(Exercise details) Would you quote the material below in full and unchanged?

(Available data)
-=-=-=-=-
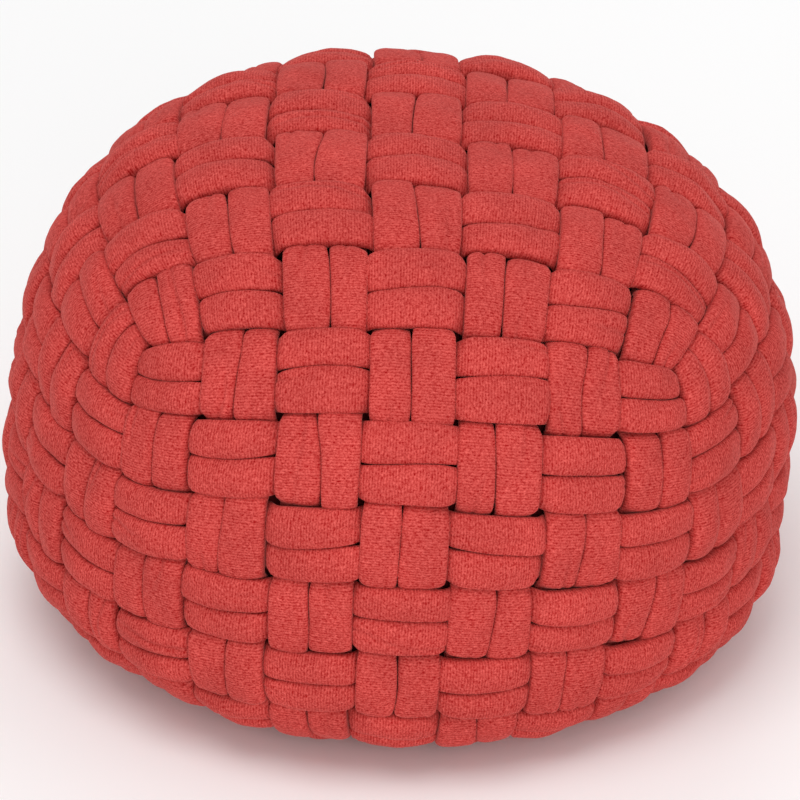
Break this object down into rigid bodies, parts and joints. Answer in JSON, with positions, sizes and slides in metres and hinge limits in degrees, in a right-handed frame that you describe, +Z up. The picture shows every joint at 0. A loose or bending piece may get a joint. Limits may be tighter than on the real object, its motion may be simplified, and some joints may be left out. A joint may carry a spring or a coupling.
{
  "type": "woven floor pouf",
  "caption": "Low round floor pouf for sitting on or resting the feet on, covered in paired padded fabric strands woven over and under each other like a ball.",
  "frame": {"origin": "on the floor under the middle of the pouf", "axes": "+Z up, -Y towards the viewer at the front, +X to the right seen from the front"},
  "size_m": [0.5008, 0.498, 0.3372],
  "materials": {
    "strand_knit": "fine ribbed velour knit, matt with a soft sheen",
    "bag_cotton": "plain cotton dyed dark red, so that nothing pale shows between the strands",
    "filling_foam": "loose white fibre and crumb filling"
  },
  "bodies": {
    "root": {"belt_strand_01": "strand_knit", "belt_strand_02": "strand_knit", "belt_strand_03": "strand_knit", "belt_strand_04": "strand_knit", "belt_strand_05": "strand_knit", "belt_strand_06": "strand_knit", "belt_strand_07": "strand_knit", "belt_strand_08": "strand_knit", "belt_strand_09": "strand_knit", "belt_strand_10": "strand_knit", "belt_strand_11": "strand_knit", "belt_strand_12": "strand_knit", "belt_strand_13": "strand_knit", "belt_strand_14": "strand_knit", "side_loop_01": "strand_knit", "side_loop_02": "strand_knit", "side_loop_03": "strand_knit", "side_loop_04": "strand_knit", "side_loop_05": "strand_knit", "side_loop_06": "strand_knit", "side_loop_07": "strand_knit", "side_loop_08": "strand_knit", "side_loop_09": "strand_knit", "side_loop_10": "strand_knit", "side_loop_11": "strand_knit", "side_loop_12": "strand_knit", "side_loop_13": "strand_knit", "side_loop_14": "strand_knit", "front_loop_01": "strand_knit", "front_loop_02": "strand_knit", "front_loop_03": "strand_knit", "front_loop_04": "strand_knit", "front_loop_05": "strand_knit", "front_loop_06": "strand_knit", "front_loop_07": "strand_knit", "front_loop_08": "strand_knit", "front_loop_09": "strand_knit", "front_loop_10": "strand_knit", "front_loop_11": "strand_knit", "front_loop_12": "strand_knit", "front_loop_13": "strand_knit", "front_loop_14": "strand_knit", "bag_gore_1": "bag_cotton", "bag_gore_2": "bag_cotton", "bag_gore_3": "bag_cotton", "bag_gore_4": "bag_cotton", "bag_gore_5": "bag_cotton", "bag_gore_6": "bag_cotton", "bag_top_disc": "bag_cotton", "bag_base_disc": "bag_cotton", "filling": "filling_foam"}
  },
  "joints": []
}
-=-=-=-=-
(Response)
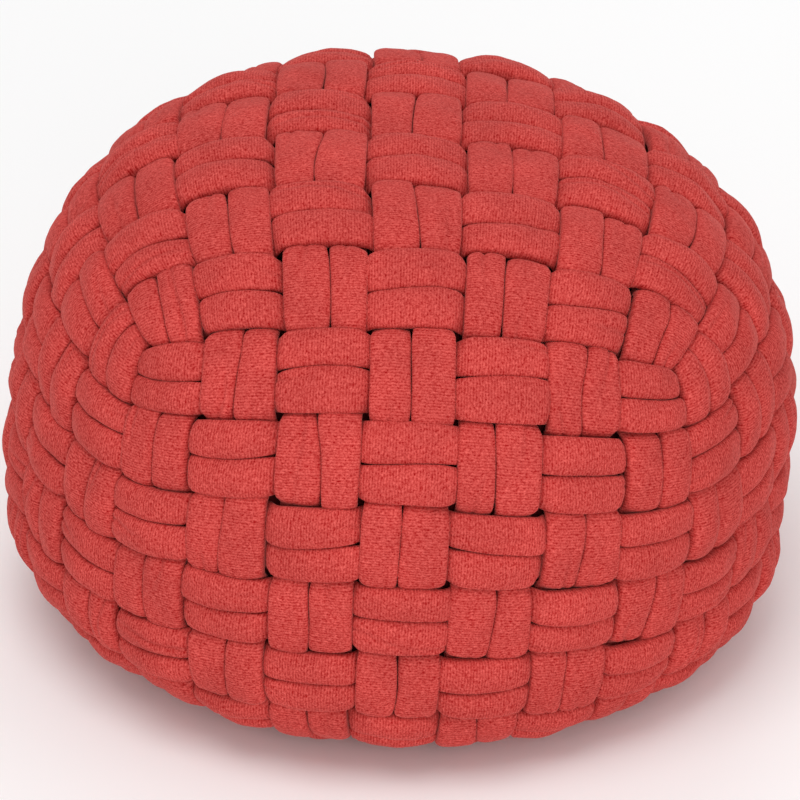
Break this object down into rigid bodies, parts and joints. Answer in JSON, with positions, sizes and slides in metres and hinge limits in degrees, in a right-handed frame that you describe, +Z up. The picture shows every joint at 0. A loose or bending piece may get a joint. Limits may be tighter than on the real object, its motion may be simplified, and some joints may be left out. A joint may carry a spring or a coupling.
{
  "type": "woven floor pouf",
  "caption": "Low round floor pouf for sitting on or resting the feet on, covered in paired padded fabric strands woven over and under each other like a ball.",
  "frame": {"origin": "on the floor under the middle of the pouf", "axes": "+Z up, -Y towards the viewer at the front, +X to the right seen from the front"},
  "size_m": [0.5008, 0.498, 0.3372],
  "materials": {
    "strand_knit": "fine ribbed velour knit, matt with a soft sheen",
    "bag_cotton": "plain cotton dyed dark red, so that nothing pale shows between the strands",
    "filling_foam": "loose white fibre and crumb filling"
  },
  "bodies": {
    "root": {"belt_strand_01": "strand_knit", "belt_strand_02": "strand_knit", "belt_strand_03": "strand_knit", "belt_strand_04": "strand_knit", "belt_strand_05": "strand_knit", "belt_strand_06": "strand_knit", "belt_strand_07": "strand_knit", "belt_strand_08": "strand_knit", "belt_strand_09": "strand_knit", "belt_strand_10": "strand_knit", "belt_strand_11": "strand_knit", "belt_strand_12": "strand_knit", "belt_strand_13": "strand_knit", "belt_strand_14": "strand_knit", "side_loop_01": "strand_knit", "side_loop_02": "strand_knit", "side_loop_03": "strand_knit", "side_loop_04": "strand_knit", "side_loop_05": "strand_knit", "side_loop_06": "strand_knit", "side_loop_07": "strand_knit", "side_loop_08": "strand_knit", "side_loop_09": "strand_knit", "side_loop_10": "strand_knit", "side_loop_11": "strand_knit", "side_loop_12": "strand_knit", "side_loop_13": "strand_knit", "side_loop_14": "strand_knit", "front_loop_01": "strand_knit", "front_loop_02": "strand_knit", "front_loop_03": "strand_knit", "front_loop_04": "strand_knit", "front_loop_05": "strand_knit", "front_loop_06": "strand_knit", "front_loop_07": "strand_knit", "front_loop_08": "strand_knit", "front_loop_09": "strand_knit", "front_loop_10": "strand_knit", "front_loop_11": "strand_knit", "front_loop_12": "strand_knit", "front_loop_13": "strand_knit", "front_loop_14": "strand_knit", "bag_gore_1": "bag_cotton", "bag_gore_2": "bag_cotton", "bag_gore_3": "bag_cotton", "bag_gore_4": "bag_cotton", "bag_gore_5": "bag_cotton", "bag_gore_6": "bag_cotton", "bag_top_disc": "bag_cotton", "bag_base_disc": "bag_cotton", "filling": "filling_foam"}
  },
  "joints": []
}